Three months ended March 31,
--------------------------------------------
2005 2004
-------------------- --------------------
(In thousands)
Cash (used) provided by:
Operating activities $ 24,164 $ 14,177
Investing activities (13,075) (16,054)
Financing activities (4,453) (403)
-------------------- --------------------
Net cash (used) provided by operating,
investing and financing activities $ 6,636 $ (2,280)
==================== ====================
Operating activities. The titanium industry historically has derived a
substantial portion of its business from the aerospace industry. The aerospace
industry is cyclical, and changes in economic conditions within the aerospace
industry significantly impact the Company's earnings and operating cash flows.
Cash flow from operations is considered a primary source of the Company's
liquidity. Changes in titanium pricing, production volume and customer demand,
among other things, could significantly affect the Company's liquidity.

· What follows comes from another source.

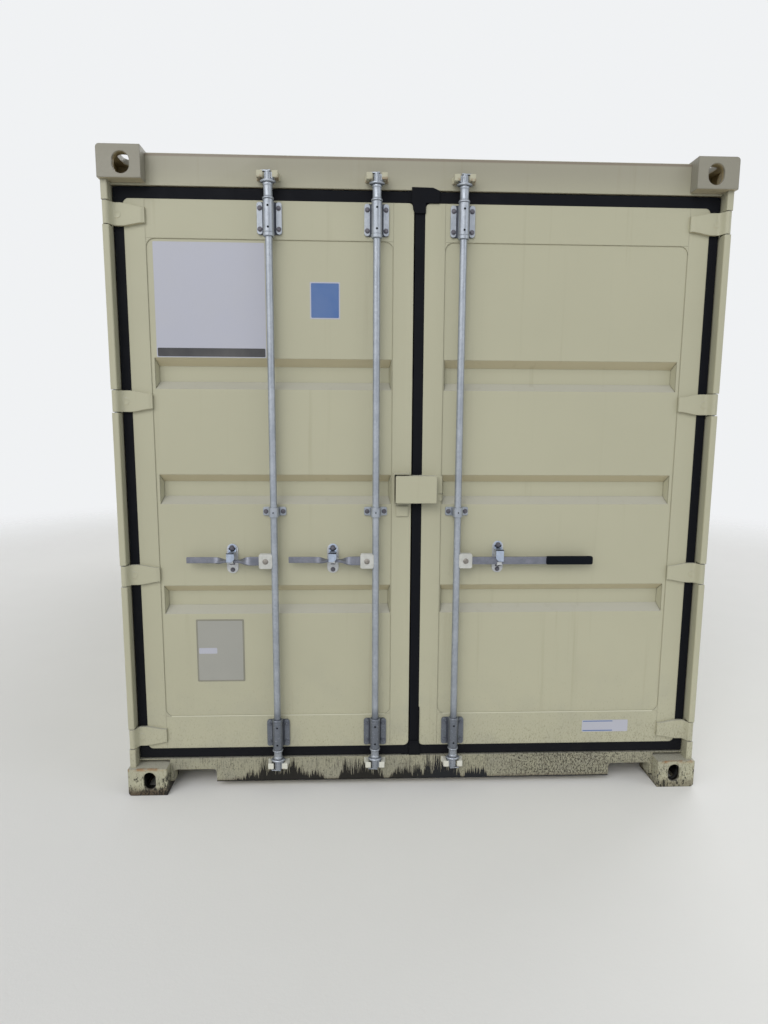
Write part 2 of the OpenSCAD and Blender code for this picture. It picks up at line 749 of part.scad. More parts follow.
// Guide at a rod's middle, seated on the panel between two grooves
module middle_guide() difference() {
    union() {
        translate([0, panel_y - bracket_t, 0]) along_y(bracket_t)
            plate([-bracket_w / 2, -guide_h / 2], [bracket_w / 2, guide_h / 2], 6);
        translate([0, 0, -guide_h / 2]) linear_extrude(guide_h) {
            circle(sleeve_r);
            translate([-sleeve_r, 0]) square([2 * sleeve_r, panel_y]);
        }
    }
    cylinder(r = rod_r + rod_gap, h = guide_h + 2, center = true);
    translate([0, -sleeve_r - 1, 0]) along_y(sleeve_r) circle(4.2);
}

module rod_brackets(rod) color(zinc) {
    for (e = rod_ends) at_edge(rod, e) end_bracket();
    translate([rod[0], back(rod_deep), leaf_mid - guide_drop]) middle_guide();
}

// Lock rod with the welded hub that carries the handle on its pivot bolt
module lock_rod(rod) color(zinc) translate([rod[0], back(rod_deep), 0]) scale([rod[1], 1, 1]) {
    translate([0, 0, sill_top + rod_end])
        cylinder(r = rod_r, h = header_z - sill_top - 2 * rod_end);
    translate([0, 0, handle_z]) {
        difference() {
            translate([-hub_out, -hub_t / 2, -hub_h / 2]) cube([hub_out - 8, hub_t, hub_h]);
            translate([-hub_out - 1, -bar_t / 2 - 1, -hub_h / 2 - 1])
                cube([hub_out - 17, bar_t + 2, hub_h + 2]);
            cylinder(r = rod_r - 1, h = hub_h + 2, center = true);
        }
        translate([-pivot_out, -hub_t / 2 - 4, 0]) along_y(hub_t + 6) circle(pin_r);
        translate([-pivot_out, -hub_t / 2 - 4, 0]) along_y(4) circle(pin_r + 3);
    }
}

// Cam forging at each rod end: ring, shank, oval flange, round body and one lug behind the keeper
module cam(rise) {
    lens_r = (flange_x * flange_x + flange_y * flange_y) / (2 * flange_y);
    translate([0, 0, -rod_end]) cylinder(r = sleeve_r + 2, h = cam_ring);
    translate([0, 0, -cam_start]) cylinder(r = cam_body + 1.5, h = cam_start + rise - flange_top);
    translate([0, 0, rise - flange_top - flange_t]) linear_extrude(flange_t) intersection() {
        translate([0, lens_r - flange_y]) circle(lens_r, $fn = 96);
        translate([0, flange_y - lens_r]) circle(lens_r, $fn = 96);
    }
    difference() {
        translate([0, 0, rise - flange_top]) cylinder(r = cam_body, h = flange_top + 1 + cam_h);
        translate([-4, -cam_body - 1, rise + 6]) cube([8, 5, cam_h]);
    }
    translate([0, 0, rise + 1]) linear_extrude(cam_h) intersection() {
        circle(cam_r);
        polygon([[0, 0], [2 * cam_r, -2 * cam_r * tan(cam_half)], [2 * cam_r, 2 * cam_r * tan(cam_half)]]);
    }
}

module cams(rod) color(zinc) for (e = rod_ends) at_edge(rod, e) cam(e[2]);

module at_pivot(rod) translate([rod[0], back(rod_deep), handle_z]) scale([rod[1], 1, 1])
    translate([-pivot_out, 0, 0]) children();

module slice(x, t, h) translate([x - 0.5, -t / 2, -h / 2]) cube([1, t, h]);

// Short handle: flat bar on edge, twisted flat where the retainer holds it
module short_handle(rod) color(zinc) at_pivot(rod) {
    flat0 = -retainer_out + waist_l / 2;
    flat1 = -retainer_out - waist_l / 2;
    difference() {
        union() {
            translate([0, -bar_t / 2, 0]) along_y(bar_t) circle(bar_h / 2);
            translate([-40, -bar_t / 2, -bar_h / 2]) cube([40, bar_t, bar_h]);
        }
        translate([0, -bar_t, 0]) along_y(2 * bar_t) circle(pin_r + pin_gap);
    }
    hull() { slice(-39.5, bar_t, bar_h); slice(flat0 + 30, bar_t, bar_h - 4); }
    hull() { slice(flat0 + 30, bar_t, bar_h - 4); slice(flat0, waist_t, waist_h); }
    hull() { slice(flat0, waist_t, waist_h); slice(flat1, waist_t, waist_h); }
    hull() { slice(flat1, waist_t, waist_h); slice(flat1 - 30, bar_t, tip_h); }
    translate([0, bar_t / 2, 0]) rotate([90, 0, 0]) linear_extrude(bar_t)
        plate([-handle_short, -tip_h / 2], [flat1 - 30, tip_h / 2], 3);
}

module long_bar(grow, x) translate([0, bar_t / 2 + grow, 0]) rotate([90, 0, 0])
    linear_extrude(bar_t + 2 * grow) plate([-x[1], -bar_h / 2 - grow], [-x[0], bar_h / 2 + grow], 3 + grow);

module long_handle(rod) color(zinc) at_pivot(rod) difference() {
    union() {
        translate([0, -bar_t / 2, 0]) along_y(bar_t) circle(bar_h / 2);
        long_bar(0, [0, handle_long - grip_t]);
    }
    translate([0, -bar_t, 0]) along_y(2 * bar_t) circle(pin_r + pin_gap);
}

module rubber_grip(rod) color(rubber) at_pivot(rod) difference() {
    long_bar(grip_t, [handle_long - grip_l, handle_long]);
    long_bar(0, [0, handle_long - grip_t]);
}

// Height of the handle bar where the retainer holds it
function held(rod) = rod[1] > 0 ? waist_h : bar_h;
function held_t(rod) = rod[1] > 0 ? waist_t : bar_t;
function shelf_up(rod) = held(rod) / 2 + lift_room;
function bolt_up(rod) = shelf_up(rod) + 18;

module at_retainer(rod) translate([rod[0], back(rod_deep), handle_z]) scale([rod[1], 1, 1])
    translate([-retainer_x, 0, 0]) children();

// Retainer: oblong plate on the panel with a cradle under the handle and a lip before it
module retainer(rod) color(zinc) at_retainer(rod) {
    front = -held_t(rod) / 2 - 1.5 - retainer_t;
    low = -held(rod) / 2 - 0.5;
    translate([0, panel_y - retainer_t, 0]) along_y(retainer_t) difference() {
        plate([-retainer_w / 2, -plate_low], [retainer_w / 2, bolt_up(rod) + 18], retainer_w / 2 - 1);
        translate([-cradle_w / 2, low - retainer_t - 14]) square([cradle_w, 12]);
    }
    translate([-cradle_w / 2, front, low - retainer_t])
        cube([cradle_w, panel_y - retainer_t - front, retainer_t]);
    translate([-cradle_w / 2, front, low - 1]) cube([cradle_w, retainer_t, cradle_lip + 1]);
    translate([0, panel_y - 2 * retainer_t - 5, bolt_up(rod)]) along_y(retainer_t + 5) circle(pin_r);
    translate([0, panel_y - 2 * retainer_t - 5, bolt_up(rod)]) along_y(4) circle(pin_r + 3.5);
}

// Catch: eye on the top bolt, shelf over the handle and a plate that hangs before it
module catch(rod) color(zinc) at_retainer(rod) {
    front = -held_t(rod) / 2 - 3 - 2 * retainer_t;
    y1 = panel_y - retainer_t - 0.3;
    up = bolt_up(rod);
    shelf = shelf_up(rod);
    difference() {
        union() {
            translate([0, y1 - retainer_t, up]) along_y(retainer_t) circle(catch_w / 2);
            translate([-catch_w / 2, y1 - retainer_t, shelf]) cube([catch_w, retainer_t, up - shelf]);
            translate([-catch_w / 2, front, shelf]) cube([catch_w, y1 - front, retainer_t]);
            translate([0, front, 0]) along_y(retainer_t)
                plate([-catch_w / 2, shelf - catch_drop], [catch_w / 2, shelf + retainer_t], 2);
        }
        translate([0, y1 - retainer_t - 1, up]) along_y(retainer_t + 2) circle(pin_r + pin_gap);
        translate([0, front - 1, shelf - 12]) along_y(retainer_t + 2) circle(4.5);
    }
}

// Lock box: hood on the right door that reaches over the left one, open below
module lock_box() color(paint) {
    x0 = -box_over;
    x1 = box_w - box_over;
    y0 = back(5);
    y1 = back(leaf_deep);
    z0 = leaf_mid + 5 - box_h / 2;
    z1 = z0 + box_h;
    difference() {
        translate([0, y0, 0]) along_y(y1 - y0) plate([x0, z0], [x1, z1], 6);
        box([x0 + box_t, x1 - box_t], [y0 + box_t, y1 + 1], [z0 - 1, z1 - box_t]);
        box([x0 - 1, leaf_in(1)], [y1 - 4, y1 + 1], [z0 - 1, z1 + 1]);
    }
    difference() {
        box([leaf_in(1) + 3, x1 - box_t], [y1 - 34, y1], [leaf_mid, leaf_mid + 8]);
        translate([leaf_in(1) + 17, y1 - 20, leaf_mid - 1]) cylinder(r = 7, h = 10);
    }
}

// Shroud on the left door: folded strip round the lock box, padlock eye and a stop tab
module lock_box_shroud() color(paint) {
    x0 = -box_over - box_gap - box_t;
    x1 = -leaf_in(-1) - 8;
    y0 = back(16);
    y1 = back(leaf_deep);
    z0 = leaf_mid + 5 - box_h / 2;
    z1 = z0 + box_h + box_gap;
    box([x0, x0 + box_t], [y0, y1], [z0, z1 + box_t]);
    box([x0, x1], [y0, y1], [z1, z1 + box_t]);
    difference() {
        box([x1 - 34, x1], [y1 - 34, y1], [leaf_mid, leaf_mid + 8]);
        translate([x1 - 17, y1 - 20, leaf_mid - 1]) cylinder(r = 7, h = 10);
    }
    box([x0 + 14, x1 - 4], [y1 - 6, y1], [z0 - 60, z0 - 17]);
}

top_castings();
bottom_castings();
rear_posts();
front_posts();
door_header();
door_sill();
front_header();
front_sill();
top_side_rails();
bottom_side_rails();
cross_members();
forklift_pockets();
floor_boards();
side_walls();
front_wall();
roof_panel();
roof_end_plates();
side_vents();
cam_keepers();
hinge_pins();
mirror([1, 0, 0]) door_stiles(-1);  // left_door_stiles
mirror([1, 0, 0]) door_rails(-1);  // left_door_rails
mirror([1, 0, 0]) door_panel(-1);  // left_door_panel
color(rubber) mirror([1, 0, 0]) gasket_ring(-1, 0);  // left_door_gasket
mirror([1, 0, 0]) door_hinges();  // left_door_hinges
union() { rod_brackets(rods[0]); rod_brackets(rods[1]); }  // left_rod_brackets
union() { retainer(rods[0]); retainer(rods[1]); }  // left_handle_retainers
lock_box_shroud();
door_stiles(1);  // right_door_stiles
door_rails(1);  // right_door_rails
door_panel(1);  // right_door_panel
color(rubber) gasket_ring(1, leaf_gap - gasket_clear);  // right_door_gasket
door_hinges();  // right_door_hinges
rod_brackets(rods[2]);  // right_rod_brackets
retainer(rods[2]);  // right_handle_retainer
lock_box();
lock_rod(rods[0]);  // lock_rod_1
lock_rod(rods[1]);  // lock_rod_2
lock_rod(rods[2]);  // lock_rod_3
cams(rods[0]);  // cams_1
cams(rods[1]);  // cams_2
cams(rods[2]);  // cams_3
short_handle(rods[0]);  // handle_1
short_handle(rods[1]);  // handle_2
long_handle(rods[2]);  // handle_3
rubber_grip(rods[2]);  // handle_grip
catch(rods[0]);  // catch_1
catch(rods[1]);  // catch_2
catch(rods[2]);  // catch_3
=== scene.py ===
# Looks of a twenty-foot shipping container, seen from its door end
import math

import bmesh
import bpy
from mathutils import Matrix, Vector


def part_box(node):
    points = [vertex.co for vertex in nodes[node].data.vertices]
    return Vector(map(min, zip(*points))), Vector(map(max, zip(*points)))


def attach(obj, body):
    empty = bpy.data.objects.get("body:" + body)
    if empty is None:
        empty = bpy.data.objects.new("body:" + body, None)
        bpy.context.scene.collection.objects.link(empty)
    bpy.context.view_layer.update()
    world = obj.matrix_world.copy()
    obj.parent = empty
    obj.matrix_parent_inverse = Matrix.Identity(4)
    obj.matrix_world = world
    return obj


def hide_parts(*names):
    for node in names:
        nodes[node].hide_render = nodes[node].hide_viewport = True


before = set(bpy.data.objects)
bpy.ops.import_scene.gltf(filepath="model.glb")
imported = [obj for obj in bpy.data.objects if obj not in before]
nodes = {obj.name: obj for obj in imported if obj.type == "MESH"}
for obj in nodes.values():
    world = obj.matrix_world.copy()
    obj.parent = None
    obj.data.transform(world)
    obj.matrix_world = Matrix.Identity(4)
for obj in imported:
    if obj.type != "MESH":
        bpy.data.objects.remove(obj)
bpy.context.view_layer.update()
print("frame loaded:", len(nodes), "nodes")

frontY = -3.029  # outer face of the door-end castings; depths count from here


def deep(depth):
    return frontY + depth


# ---- camera and lamps
photo = dict(place=(-0.2501, -5.6783, 1.5936), right=(0.99921, -0.03943, 0.00545),
             down=(-0.00018, -0.14126, -0.98997), focalPixels=661.96, longSide=1024, sensor=36, farClip=200)


def setCamera():
    right, up = Vector(photo["right"]).normalized(), -Vector(photo["down"]).normalized()
    back = right.cross(up).normalized()
    up = back.cross(right)
    camera = bpy.data.objects.new("camera", bpy.data.cameras.new("camera"))
    bpy.context.scene.collection.objects.link(camera)
    turn = Matrix((right, up, back)).transposed().to_4x4()
    camera.matrix_world = Matrix.Translation(photo["place"]) @ turn
    camera.data.sensor_width = photo["sensor"]
    camera.data.lens = photo["focalPixels"] * photo["sensor"] / photo["longSide"]
    camera.data.clip_end = photo["farClip"]
    bpy.context.scene.camera = camera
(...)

Certain items included in the determination of net income (loss) have an
impact on cash flows from operating activities, but the impact of such items on
cash may differ from their impact on net income. For example, pension expense
and OPEB expense will generally differ from the outflows of cash for payment of
such benefits. In addition, relative changes in assets and liabilities generally
result from the timing of production, sales and purchases. Such relative changes
can significantly impact the comparability of cash flow from operations from
period to period, as the income statement impact of such items may occur in a
different period than that in which the underlying cash transaction occurs. For
example, raw materials may be purchased in one period, but the cash payment for
such raw materials may occur in a subsequent period. Similarly, inventory may be
sold in one period, but the cash collection of the receivable may occur in a
subsequent period.
Net income attributable to common stockholders was $38.1 million for the
three months ended March 31, 2005, compared to a net loss attributable to common
stockholders of $1.2 million for the three months ended March 31, 2004.

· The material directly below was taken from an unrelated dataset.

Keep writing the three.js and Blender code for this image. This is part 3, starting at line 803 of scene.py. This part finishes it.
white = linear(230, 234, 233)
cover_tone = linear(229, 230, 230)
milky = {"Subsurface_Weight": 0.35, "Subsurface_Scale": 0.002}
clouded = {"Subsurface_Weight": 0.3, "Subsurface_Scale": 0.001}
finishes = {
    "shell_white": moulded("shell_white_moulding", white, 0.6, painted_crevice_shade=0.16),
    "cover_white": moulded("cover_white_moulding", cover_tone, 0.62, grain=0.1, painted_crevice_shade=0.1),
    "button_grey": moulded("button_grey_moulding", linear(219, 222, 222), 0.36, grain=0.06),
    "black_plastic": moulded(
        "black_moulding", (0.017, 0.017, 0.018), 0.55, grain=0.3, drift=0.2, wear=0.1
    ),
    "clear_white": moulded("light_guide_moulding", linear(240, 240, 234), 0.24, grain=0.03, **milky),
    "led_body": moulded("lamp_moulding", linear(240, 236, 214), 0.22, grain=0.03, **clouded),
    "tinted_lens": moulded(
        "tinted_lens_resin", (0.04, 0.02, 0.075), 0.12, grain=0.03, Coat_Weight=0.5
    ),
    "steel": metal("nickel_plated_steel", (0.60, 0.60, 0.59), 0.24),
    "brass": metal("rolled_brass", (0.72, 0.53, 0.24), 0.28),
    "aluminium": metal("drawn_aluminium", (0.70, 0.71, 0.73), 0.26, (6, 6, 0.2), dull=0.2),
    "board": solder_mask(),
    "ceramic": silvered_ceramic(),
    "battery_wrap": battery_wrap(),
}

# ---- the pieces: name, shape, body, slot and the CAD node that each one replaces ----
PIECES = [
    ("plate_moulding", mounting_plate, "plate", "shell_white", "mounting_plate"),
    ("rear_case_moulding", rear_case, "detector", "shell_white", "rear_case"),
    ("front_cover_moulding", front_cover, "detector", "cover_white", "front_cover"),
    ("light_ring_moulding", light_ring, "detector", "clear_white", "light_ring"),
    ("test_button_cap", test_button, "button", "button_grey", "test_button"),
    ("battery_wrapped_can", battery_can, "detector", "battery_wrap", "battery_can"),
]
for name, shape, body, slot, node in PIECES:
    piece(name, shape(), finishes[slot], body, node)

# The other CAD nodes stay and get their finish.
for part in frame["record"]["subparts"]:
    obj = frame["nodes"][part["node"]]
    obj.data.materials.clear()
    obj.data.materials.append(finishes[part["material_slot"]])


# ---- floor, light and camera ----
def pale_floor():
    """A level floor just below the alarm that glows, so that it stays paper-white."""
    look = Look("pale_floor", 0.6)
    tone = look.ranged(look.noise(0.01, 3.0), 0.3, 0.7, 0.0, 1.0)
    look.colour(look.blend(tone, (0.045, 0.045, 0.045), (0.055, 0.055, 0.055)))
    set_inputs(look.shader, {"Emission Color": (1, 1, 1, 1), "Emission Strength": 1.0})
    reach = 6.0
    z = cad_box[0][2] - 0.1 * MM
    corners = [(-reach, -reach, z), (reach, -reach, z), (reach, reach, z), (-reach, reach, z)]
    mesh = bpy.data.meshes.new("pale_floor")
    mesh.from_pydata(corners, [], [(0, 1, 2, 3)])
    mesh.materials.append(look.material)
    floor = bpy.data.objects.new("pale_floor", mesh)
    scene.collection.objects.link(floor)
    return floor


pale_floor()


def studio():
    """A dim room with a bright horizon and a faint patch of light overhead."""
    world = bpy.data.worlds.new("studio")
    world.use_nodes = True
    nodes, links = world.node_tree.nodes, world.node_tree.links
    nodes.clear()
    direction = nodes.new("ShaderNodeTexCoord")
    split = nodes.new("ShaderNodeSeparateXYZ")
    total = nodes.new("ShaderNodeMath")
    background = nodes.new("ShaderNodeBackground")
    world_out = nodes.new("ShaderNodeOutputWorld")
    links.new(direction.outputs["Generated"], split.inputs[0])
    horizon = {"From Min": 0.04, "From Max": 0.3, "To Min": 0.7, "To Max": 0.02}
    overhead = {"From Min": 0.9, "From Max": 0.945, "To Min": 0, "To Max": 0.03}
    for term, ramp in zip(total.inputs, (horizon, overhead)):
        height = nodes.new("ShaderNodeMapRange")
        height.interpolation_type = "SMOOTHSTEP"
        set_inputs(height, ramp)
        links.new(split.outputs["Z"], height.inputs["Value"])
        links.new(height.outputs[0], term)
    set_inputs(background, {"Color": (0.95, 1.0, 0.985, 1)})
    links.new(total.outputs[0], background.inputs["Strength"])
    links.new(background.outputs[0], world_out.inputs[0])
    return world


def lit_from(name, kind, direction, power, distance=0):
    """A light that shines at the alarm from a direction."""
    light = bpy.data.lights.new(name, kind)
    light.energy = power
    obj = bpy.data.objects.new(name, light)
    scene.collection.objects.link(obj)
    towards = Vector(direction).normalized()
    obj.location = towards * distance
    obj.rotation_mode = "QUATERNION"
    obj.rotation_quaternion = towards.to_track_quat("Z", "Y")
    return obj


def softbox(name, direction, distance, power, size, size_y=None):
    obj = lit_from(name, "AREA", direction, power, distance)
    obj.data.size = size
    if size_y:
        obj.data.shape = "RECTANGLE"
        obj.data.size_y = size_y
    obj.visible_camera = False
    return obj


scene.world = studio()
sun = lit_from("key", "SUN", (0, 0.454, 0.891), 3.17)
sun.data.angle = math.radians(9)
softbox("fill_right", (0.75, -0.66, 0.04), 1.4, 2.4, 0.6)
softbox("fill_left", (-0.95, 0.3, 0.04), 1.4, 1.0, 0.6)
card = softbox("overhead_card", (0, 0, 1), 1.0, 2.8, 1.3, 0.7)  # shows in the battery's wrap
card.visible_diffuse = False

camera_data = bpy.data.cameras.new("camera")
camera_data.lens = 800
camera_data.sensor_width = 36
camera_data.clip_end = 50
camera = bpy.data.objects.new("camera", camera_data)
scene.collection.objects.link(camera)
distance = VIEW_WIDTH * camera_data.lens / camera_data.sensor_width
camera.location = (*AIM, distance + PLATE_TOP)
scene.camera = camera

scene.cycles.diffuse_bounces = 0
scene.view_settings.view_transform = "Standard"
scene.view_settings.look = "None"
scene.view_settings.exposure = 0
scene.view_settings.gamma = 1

Accounts receivable increased during the first three months of 2005 and
2004 primarily as a result of increased sales. Inventories increased during the
first three months of 2005 and 2004 as a result of increased run rates and
related inventory build in order to meet expected customer demand, as well as
the effects of increased raw material costs.
- 28 -
Changes in accounts payable and accrued liabilities reflect, among other
things, the timing of payments to suppliers of titanium sponge, titanium scrap
and other raw material purchases. Additionally, accrued liabilities increased in
part due to a $1.6 million increase in the Company's accrual for certain
employee incentive compensation payments expected to be made for 2005. Accrued
liabilities decreased during the first three months of 2004 primarily due to (i)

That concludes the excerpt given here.